Charter study hearings poorly attended
By Dan Cabot
Published: May 1, 2008
If interest in the work of the Dukes County Charter Study Commission (DCCSC) can be measured by attendance at the three public hearings held this month, the drive to revise county government is being overwhelmed by a tidal wave of public apathy.
A meeting on April 23 at the Chilmark Community Center was attended by 12 members of the DCCSC, but by only four members of the public. The next day at 5 pm, a cluster of people stood on the porch and sidewalk outside the Oak Bluffs senior center. The doors were locked. Roger Wey, director of the senior center and a member of the DCCSC, had forgotten about the hearing. However, only eight members of the DCCSC were there, and the only members of the public were the cameraman from MVTV and reporters from The Times and the Gazette. Tristan Israel of Tisbury, member of the DCCSC and a county commissioner, drove up in his pickup and seeing the small turnout, decided to go home. The meeting was cancelled for lack of a quorum and lack of public interest.
The previous week, a third public hearing in Edgartown had been rescheduled to coincide with an Edgartown selectmen's meeting.
On Thursday, DCCSC member Richard Knabel brought a stationer's box to Oak Bluffs, which contained a handsomely printed 12-page document containing the DCCSC subcommittees' reports on abolishing county government, county finances, and the statutory, legal and political issues associated with charter change - and including pie charts and other appendices. The box went home nearly as full as it arrived.

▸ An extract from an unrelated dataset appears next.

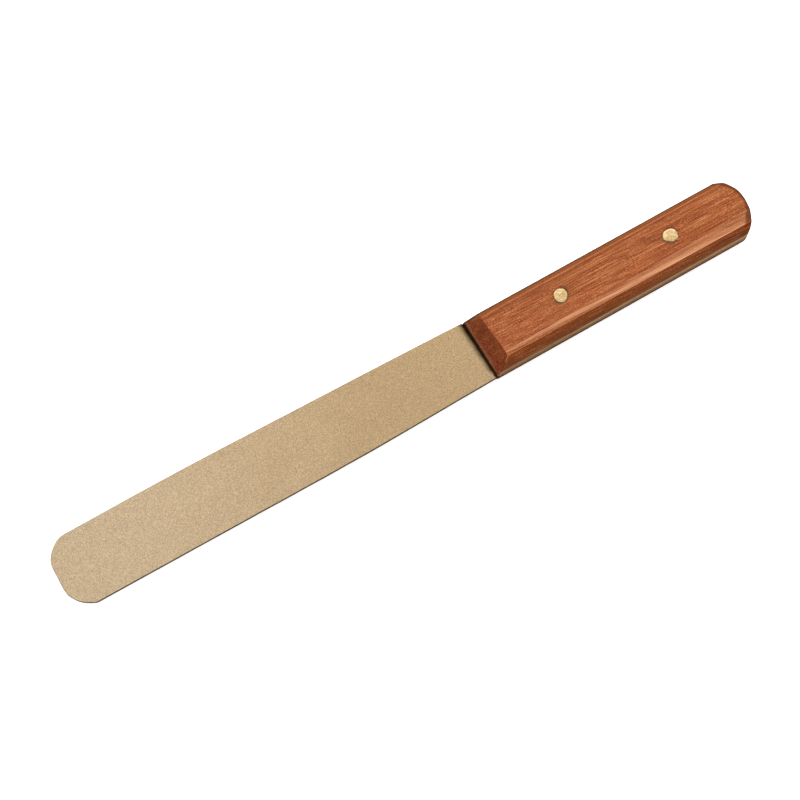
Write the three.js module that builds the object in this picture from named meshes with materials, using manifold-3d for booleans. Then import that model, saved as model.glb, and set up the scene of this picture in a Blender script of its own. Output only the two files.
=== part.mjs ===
// Flexible spatula (palette knife): a flat strip of bronze whose rear part is a full-width tang,
// held between two faceted wood scales by two solid brass pins with countersunk heads.
//
// Frame: millimetres. +X runs from the blade into the handle, +Y across the blade, +Z up, square
// to the blade's flat face. The origin lies on the handle's flat underside, on the centreline,
// midway between the pins.
//
// The pieces are drawn from the point where the blade enters the handle, halfway through its
// thickness. One group then sets them down on the origin.

import * as THREE from 'three';
import { mergeVertices } from 'three/addons/utils/BufferGeometryUtils.js';
import Module from 'manifold-3d';

// ---------------------------------------------------------------- blade dimensions
const BLADE_LENGTH = 153.4;      // bare blade, from the handle's front to the tip
const BLADE_WIDTH = 25.0;        // over the parallel front third
const BLADE_THICKNESS = 1.2;     // blade and tang are one strip
const NECK_WIDTH = 21.7;         // just in front of the handle
const NECK_GAP = 0.35;           // from the neck to the handle's front corners, along x
const TAPER_LENGTH = 104;        // from the parallel part to the handle
const TAPER_STEP = 8;            // spacing of the outline points along the taper
const TAPER_LINEAR = 0.42;       // share of the narrowing that is even; the rest is quadratic
const TIP_CORNER = 8.0;          // size of the +Y tip corner
const TIP_FLATTENING = 0.045;    // how far that corner falls inside a true round, at 45 degrees
const TIP_SEGMENTS = 14;

// ---------------------------------------------------------------- handle dimensions
const HANDLE_LENGTH = 100.6;
const HANDLE_WIDTH = 21.0;
const SCALE_THICKNESS = 5.5;     // each wood scale
const LAND_HEIGHT = 2.0;         // upright side of a scale, next to the tang
const CHAMFER_WIDTH = 3.0;       // sloping side facet, measured across
const FRONT_SKEW = 0.0275;       // the handle's front line, mm towards -X per mm of y
const BEVEL_LENGTH = 5.8;        // front bevel along x, on the centreline
const BEVEL_SKEW = 0.0835;       // top line of the bevel, mm towards -X per mm of y
const BEVEL_FOOT = 0.8;          // upright front below the bevel, on the centreline
const REAR_RADIUS = 13.9;        // rounded rear end, in plan
const REAR_SHIFT = 0.45;         // y of its centre
const REAR_SEGMENTS = 28;

// ---------------------------------------------------------------- pin dimensions
const PIN_X = { front: 31.4, rear: 72.6 };
const PIN_Y = 1.1;
const PIN_RADIUS = 1.75;
const HEAD_RADIUS = 2.3;         // pin's end, filling its countersink
const COUNTERSINK = 1.1;         // depth of the countersink
const PIN_RECESS = 0.04;         // the ends stand this far below the wood
const PIN_GAP = 0.02;            // all round a pin, so that solids never share volume
const PIN_SIDES = 32;

const HALF_THICKNESS = BLADE_THICKNESS / 2;
const HALF_BLADE = BLADE_WIDTH / 2;
const HALF_NECK = NECK_WIDTH / 2;
const HALF_HANDLE = HANDLE_WIDTH / 2;
const TOP = HALF_THICKNESS + SCALE_THICKNESS;

// ---------------------------------------------------------------- solids
const wasm = await Module();
wasm.setup();

function toSolid(geometry) {
  const bare = geometry.clone();
  bare.deleteAttribute('normal');
  bare.deleteAttribute('uv');
  const merged = mergeVertices(bare, 1e-5);
  return new wasm.Manifold(new wasm.Mesh({
    numProp: 3,
    vertProperties: new Float32Array(merged.attributes.position.array),
    triVerts: new Uint32Array(merged.index.array),
  }));
}

function toGeometry(solid) {
  const { vertProperties, triVerts } = solid.getMesh();
  const geometry = new THREE.BufferGeometry();
  geometry.setAttribute('position', new THREE.BufferAttribute(vertProperties, 3));
  geometry.setIndex(new THREE.BufferAttribute(triVerts, 1));
  geometry.computeVertexNormals();
  return geometry;
}

const toVectors = (points) => points.map(([x, y]) => new THREE.Vector2(x, y));

function extrude(outline, depth, holes = []) {
  const shape = new THREE.Shape(toVectors(outline));
  shape.holes = holes.map((hole) => new THREE.Path(toVectors(hole)));
  return new THREE.ExtrudeGeometry(shape, { depth, bevelEnabled: false });
}

// a flat plate of the given plan outline between two heights
function plate(outline, bottom, top, holes) {
  return extrude(outline, top - bottom, holes).translate(0, 0, bottom);
}

// ---------------------------------------------------------------- handle outline
const frontX = (y) => -FRONT_SKEW * y;

// rounded rear end, from the -Y side to the +Y side
function rearArc() {
  const start = Math.asin((-HALF_HANDLE - REAR_SHIFT) / REAR_RADIUS);
  const end = Math.asin((HALF_HANDLE - REAR_SHIFT) / REAR_RADIUS);
  const points = Array.from({ length: REAR_SEGMENTS + 1 }, (_, i) => {
    const angle = start + ((end - start) * i) / REAR_SEGMENTS;
    return [
      HANDLE_LENGTH - REAR_RADIUS + REAR_RADIUS * Math.cos(angle),
      REAR_SHIFT + REAR_RADIUS * Math.sin(angle),
    ];
  });
  // the ends lie exactly on the straight sides
  points[0][1] = -HALF_HANDLE;
  points[REAR_SEGMENTS][1] = HALF_HANDLE;
  return points;
}

const handlePlan = [
  [frontX(-HALF_HANDLE), -HALF_HANDLE],
  ...rearArc(),
  [frontX(HALF_HANDLE), HALF_HANDLE],
];

// ---------------------------------------------------------------- blade outline
// +Y tip corner, an even, slightly flattened round, from the +Y edge to the end
function roundedTipCorner() {
  return Array.from({ length: TIP_SEGMENTS + 1 }, (_, i) => {
    const angle = (Math.PI / 2) * (i / TIP_SEGMENTS);
    const reduction = 1 - TIP_FLATTENING * Math.sin(2 * angle) ** 2;
    return [
      -BLADE_LENGTH + TIP_CORNER * (1 - reduction * Math.sin(angle)),
      HALF_BLADE - TIP_CORNER * (1 - reduction * Math.cos(angle)),
    ];
  });
}

// -Y tip corner, from the end to the -Y edge: a round that runs out in a nearly straight cut and
// meets the edge at a blunt angle; columns x, y
const CUT_TIP_CORNER = [
  [-153.4, -3.4], [-153.26, -4.4], [-152.98, -5.4], [-152.55, -6.4],
  [-151.95, -7.3], [-151.2, -8.2], [-150.3, -9.1], [-149.2, -10.0],
  [-147.9, -10.92], [-146.6, -11.74], [-145.5, -12.4], [-144.6, -12.5],
];

// +Y edge from the start of the taper to the neck: a slow narrowing that steepens
function taperedEdge() {
  const points = [];
  for (let x = -TAPER_LENGTH; x < 0; x += TAPER_STEP) {
    const along = (x + TAPER_LENGTH) / TAPER_LENGTH;
    const narrowing = TAPER_LINEAR * along + (1 - TAPER_LINEAR) * along * along;
    points.push([x, HALF_BLADE - (HALF_BLADE - HALF_NECK) * narrowing]);
  }
  return points;
}

const edge = taperedEdge();
const bladePlan = [
  ...roundedTipCorner(),
  ...CUT_TIP_CORNER,
  ...edge.map(([x, y]) => [x, -y]),
  [frontX(-HALF_HANDLE) - NECK_GAP, -HALF_NECK],
  ...handlePlan,
  [frontX(HALF_HANDLE) - NECK_GAP, HALF_NECK],
  ...edge.toReversed(),
];

// ---------------------------------------------------------------- pins and their holes
// A pin, or with gap and reach the cutter for its hole: gap widens it all round, and reach
// carries it straight on past both ends.
function pinGeometry(gap = 0, reach = 0) {
  const end = TOP - PIN_RECESS;
  const shank = PIN_RADIUS + gap;
  const head = HEAD_RADIUS + gap;
  const upperHalf = [[shank, end - COUNTERSINK], [head, end]];
  if (reach > 0) upperHalf.push([head, end + reach]);
  upperHalf.push([0, end + reach]);
  const lowerHalf = upperHalf.map(([radius, z]) => [radius, -z]).reverse();
  const profile = toVectors([...lowerHalf, ...upperHalf]);
  return new THREE.LatheGeometry(profile, PIN_SIDES).rotateX(Math.PI / 2);
}

// outline of the straight hole a pin passes through in the tang
function tangHole(pinX) {
  return Array.from({ length: PIN_SIDES }, (_, i) => {
    const angle = (2 * Math.PI * i) / PIN_SIDES;
    const radius = PIN_RADIUS + PIN_GAP;
    return [pinX + radius * Math.cos(angle), PIN_Y + radius * Math.sin(angle)];
  });
}

function bladeGeometry() {
  const holes = Object.values(PIN_X).map(tangHole);
  return plate(bladePlan, -HALF_THICKNESS, HALF_THICKNESS, holes);
}

// ---------------------------------------------------------------- wood scales
// the scale's cross-section run along the handle: its slopes trim the blank's side facets
function facetedBar() {
  const sideMargin = 2;
  const heightMargin = 1;
  const endMargin = 10;
  const outer = HALF_HANDLE + sideMargin;
  const inner = HALF_HANDLE - CHAMFER_WIDTH;
  const bottom = HALF_THICKNESS - heightMargin;
  const landTop = HALF_THICKNESS + LAND_HEIGHT;
  // the slopes are carried on down past the blank's sides
  const slopeFoot = landTop - (sideMargin * (TOP - landTop)) / CHAMFER_WIDTH;
  const section = [
    [-outer, bottom],
    [outer, bottom],
    [outer, slopeFoot],
    [inner, TOP],
    [inner, TOP + heightMargin],
    [-inner, TOP + heightMargin],
    [-inner, TOP],
    [-outer, slopeFoot],
  ];
  // shape x -> y, shape y -> z, extrusion -> x
  return extrude(section, HANDLE_LENGTH + 2 * endMargin).applyMatrix4(new THREE.Matrix4().set(
    0, 0, 1, -endMargin,
    1, 0, 0, 0,
    0, 1, 0, 0,
    0, 0, 0, 1,
  ));
}

// the block cut away above the front bevel
function bevelCutter() {
  const slope = (SCALE_THICKNESS - BEVEL_FOOT) / BEVEL_LENGTH;
  const forward = 14;            // reach along x in front of the bevel's top line
  const behind = 5;              // and behind it
  const halfSpan = 30;           // reach across, each side
  const profile = [
    [-forward, -slope * forward],
    [behind, slope * behind],
    [-forward, slope * behind],
  ];
  // shape x -> x, shape y -> z, extrusion -> -y, sheared so that the top line is skewed in plan
  return extrude(profile, 2 * halfSpan).applyMatrix4(new THREE.Matrix4().set(
    1, 0, BEVEL_SKEW, BEVEL_LENGTH - BEVEL_SKEW * halfSpan,
    0, 0, -1, halfSpan,
    0, 1, 0, TOP,
    0, 0, 0, 1,
  ));
}

function upperScaleGeometry() {
  const holeReach = 2;
  let body = toSolid(plate(handlePlan, HALF_THICKNESS, TOP))
    .intersect(toSolid(facetedBar()))
    .subtract(toSolid(bevelCutter()));
  for (const x of Object.values(PIN_X)) {
    const hole = toSolid(pinGeometry(PIN_GAP, holeReach)).translate([x, PIN_Y, 0]);
    body = body.subtract(hole);
  }
  return toGeometry(body);
}

// the same shape mirrored through the tang
function mirrorInZ(geometry) {
  const mirrored = geometry.clone().scale(1, 1, -1);
  // mirroring turns the triangles inside out, so their winding is reversed
  const corners = mirrored.index.array;
  for (let i = 0; i < corners.length; i += 3) {
    [corners[i], corners[i + 1]] = [corners[i + 1], corners[i]];
  }
  mirrored.computeVertexNormals();
  return mirrored;
}

// ---------------------------------------------------------------- materials
const standard = (settings) => new THREE.MeshStandardMaterial(settings);
const bronze = () => standard({ color: 0xcbb496, roughness: 0.55, metalness: 1.0 });
const wood = () => standard({ color: 0xa4603a, roughness: 0.42, metalness: 0.0 });
const brass = () => standard({ color: 0xe3c58f, roughness: 0.38, metalness: 1.0 });

// ---------------------------------------------------------------- assembly
const part = new THREE.Group();
const tool = new THREE.Group();
tool.position.set(-(PIN_X.front + PIN_X.rear) / 2, 0, TOP);
part.add(tool);

function add(name, geometry, material, x = 0, y = 0) {
  const mesh = new THREE.Mesh(geometry, material);
  mesh.name = name;
  mesh.position.set(x, y, 0);
  tool.add(mesh);
}

const upperScale = upperScaleGeometry();
add('blade', bladeGeometry(), bronze());
add('handle_scale_upper', upperScale, wood());
add('handle_scale_lower', mirrorInZ(upperScale), wood());
for (const [place, x] of Object.entries(PIN_X)) {
  add(`pin_${place}`, pinGeometry(), brass(), x, PIN_Y);
}

export default part;
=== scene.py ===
"""A flat bronze blade with a wooden handle: two scales held on the tang by two peened pins.

The blade points along -X and the handle along +X. Z is up, through the thickness. The near side
is -Y and the far side +Y. Shapes are drawn in millimetres from the point where the blade enters
the handle, halfway through the blade's thickness; place() sets that point down in the frame.
"""

import math

import bmesh
import bpy
from mathutils import Matrix, Vector


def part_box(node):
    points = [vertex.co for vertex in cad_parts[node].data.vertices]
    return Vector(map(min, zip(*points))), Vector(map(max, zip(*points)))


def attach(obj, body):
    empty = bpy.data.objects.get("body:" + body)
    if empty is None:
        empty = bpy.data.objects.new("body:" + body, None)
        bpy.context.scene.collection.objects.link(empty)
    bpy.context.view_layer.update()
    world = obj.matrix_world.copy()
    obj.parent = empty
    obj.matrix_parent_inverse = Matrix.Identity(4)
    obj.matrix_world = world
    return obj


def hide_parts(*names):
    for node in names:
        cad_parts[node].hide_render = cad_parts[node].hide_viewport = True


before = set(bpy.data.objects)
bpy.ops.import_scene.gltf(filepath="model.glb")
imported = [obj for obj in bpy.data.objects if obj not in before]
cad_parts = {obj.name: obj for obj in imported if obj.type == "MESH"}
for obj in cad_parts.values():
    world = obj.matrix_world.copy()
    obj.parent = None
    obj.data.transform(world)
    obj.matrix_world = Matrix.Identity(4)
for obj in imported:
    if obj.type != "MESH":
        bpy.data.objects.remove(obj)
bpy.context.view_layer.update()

# ------------------------------------------------------------------ sizes, in mm
MM = 1000.0  # mm in a metre
blade_lo, blade_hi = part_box("blade")
upper_lo, upper_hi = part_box("handle_scale_upper")
BLADE_TOP = (blade_hi[2] - blade_lo[2]) / 2 * MM  # half the blade's thickness
HALF_WIDTH = (upper_hi[1] - upper_lo[1]) / 2 * MM  # of the handle
FRONT_SKEW = 0.0275  # slope of the handle's front end in plan
FRONT = upper_lo[0] + FRONT_SKEW * HALF_WIDTH / MM  # metres
MIDDLE = (blade_lo[2] + blade_hi[2]) / 2  # metres
WOOD_TOP = (upper_hi[2] - MIDDLE) * MM
HANDLE_LENGTH = (upper_hi[0] - FRONT) * MM
REAR_RADIUS = 13.9
REAR_SHIFT = 0.45  # of the rear arc's centre, towards +Y

BLADE_LENGTH = (FRONT - blade_lo[0]) * MM
BLADE_HALF = (blade_hi[1] - blade_lo[1]) / 2 * MM
NECK_HALF = 10.85  # half the blade's width against the handle
TAPER = 104  # length over which the blade narrows to the neck
TIP_RADIUS = 8.0

CHAMFER_FOOT = BLADE_TOP + 2.0  # height where the long chamfers start
FLAT_HALF = HALF_WIDTH - 3.0  # half the width of the wood's flat top
BEVEL_LENGTH = 5.8
BEVEL_SKEW = 0.0835
FOOT = {1: 0.8, -1: 2.0}  # wood left under the front bevel: upper scale, lower scale
GAP = 0.15  # the wood starts this far behind the step of the tang


def pin_place(node):
    lo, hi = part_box(node)
    return ((lo[0] + hi[0]) / 2 - FRONT) * MM, (lo[1] + hi[1]) / 2 * MM


PINS = {node: pin_place(node) for node in ("pin_front", "pin_rear")}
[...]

Mr. Knabel also brought a two-page list of the draft recommendations the DCCSC plans to make to the county commissioners. These concern the commissioners' appointment processes, the County Advisory Board, the county's relationship with town governments, accountability of Dukes County commissioners, recruiting new commissioners, county revenues, residency requirements for county administrators, and a charter study commission every eight years. Persons wishing to review the recommendations in detail should click here. These recommendations, however, will not appear on the ballot in November.
Voters in November will be asked to approve the DCCSC's plan for a new county charter. As of now, the study group has tentatively decided to recommend a change from the present county manager form of county government to a "board chairman" form, in which the commissioners every year elect one of their own to serve as chief executive officer. This plan may save the taxpayers some money, as the expensive county manager would be replaced by a part-time administrator. The DCCSC so far plans no other changes in the structure of Dukes County government.
If the voters in November reject the DCCSC proposal, the present form of county government will remain in place and unchanged.